The tutoring program, which had 2,599 student visits during the spring 2011 semester, now requires a 10-hour training program as a condition of employment. Student tutors who complete the training become CRLA Level 1 Certified Tutors, a distinction they may include on their resumes when applying to graduate schools or jobs.

"The tutors that we hire and train learn to interact with students in a way that supports the learning process and upholds the highest level of academic integrity," Hanowell said.

ACE Tutoring will be moving into a new Learning Studio in the newly renovated William Johnston Building near FSU’s Landis Green. The ground floor, dubbed Johnston Ground, will also house academic advising and success coaching offices. With its 13,000 square feet of learning space and state-of-the-art computer technology, the new space will be a step up for Avey, who is used to working with students in a fairly limited area.

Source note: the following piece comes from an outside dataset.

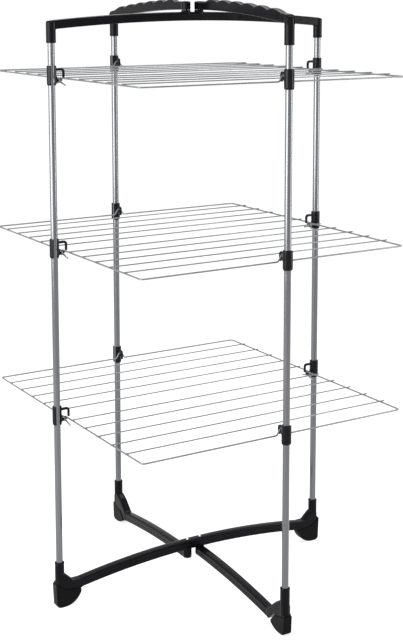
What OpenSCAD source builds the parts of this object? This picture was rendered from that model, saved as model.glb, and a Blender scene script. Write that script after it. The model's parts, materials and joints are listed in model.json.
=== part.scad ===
// Three-tier folding clothes drying rack.
//
// Axes: +Z is up, the drying wires run along X, and the origin is on the
// floor under the middle of the rack. Lengths are in millimetres.
//
// The left and right posts, the arched top bar and the arched base bar make
// one rigid frame in the plane Y = 0. The back post and the front post each
// carry a grip arm and a base arm, and swing on two pins near the middle of
// that frame. Every tier is two wire half shelves that drop down from the
// left and right posts, and rest in the hooks of the back and front posts.

/* [Frame] */
// Distance from the centre to the left and right posts
fixed_reach = 369.5; // [355:0.5:385]
// Distance from a swing hinge to the post it carries
swing_reach = 392; // [385:0.5:410]
// Distance of each swing hinge from the centre, along the base bar
hinge_offset = 18; // [16:0.5:24]
// Angle by which the open swing arms stand short of square
swing_lean = 1.75; // [1:0.25:2.5]
// Outside diameter of the post tubes
tube_d = 16; // [14:0.5:17]
// Wall thickness of the post tubes
tube_wall = 0.8; // [0.6:0.1:1.5]

/* [Heights] */
// Height of the post tubes' lower ends
tube_foot_z = 60; // [59:1:70]
// Height of the lower rims of the top sockets
socket_z = 1332; // [1300:1:1345]
// Height of the middle of the top bar's underside
top_bar_z = 1378.5; // [1375:0.5:1380]
// Height of the middle of the base bar's underside
base_bar_z = 64; // [62:0.5:68]
// Height of the wires of the lowest tier
lower_tier_z = 463; // [462:1:480]
// Height from one tier to the next
tier_pitch = 395; // [380:1:396]

/* [Shelves] */
// Half of the shelf's length along the drying wires
shelf_half_x = 350; // [349:0.1:351]
// Half of the shelf's depth, to the middle of the edge wire
shelf_half_y = 372; // [370.5:0.5:373]
// Diameter of the bent rim wire
rim_d = 3.8; // [3.4:0.1:4]
// Diameter of the straight drying wires
rod_d = 3; // [2.5:0.1:3.2]
// Distance between neighbouring drying wires
rod_pitch = 66; // [60:1:67]
// Height of the bump in the edge wire that sits in the hook
hump_h = 14; // [13:0.5:14]
// Slope of that bump's flanks
hump_a = 58; // [54:1:60]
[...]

"It’s going to be all about collaborative, peer-to-peer learning," said Hanowell, who is increasing his roster of student tutors to at least 30, with academic expertise in a wide variety of disciplines.

FSU’s first-year retention rate for full-time students is an impressive 91 percent, according to the National Center for Educational Statistics. For students who seek out academic help, Hanowell said, the difference between staying in school and dropping out may have everything to do with tutor training.

"It is not just about students finding tutoring," he said, "but finding tutors who are trained to provide the kind of help students need — tutors who can do the job well."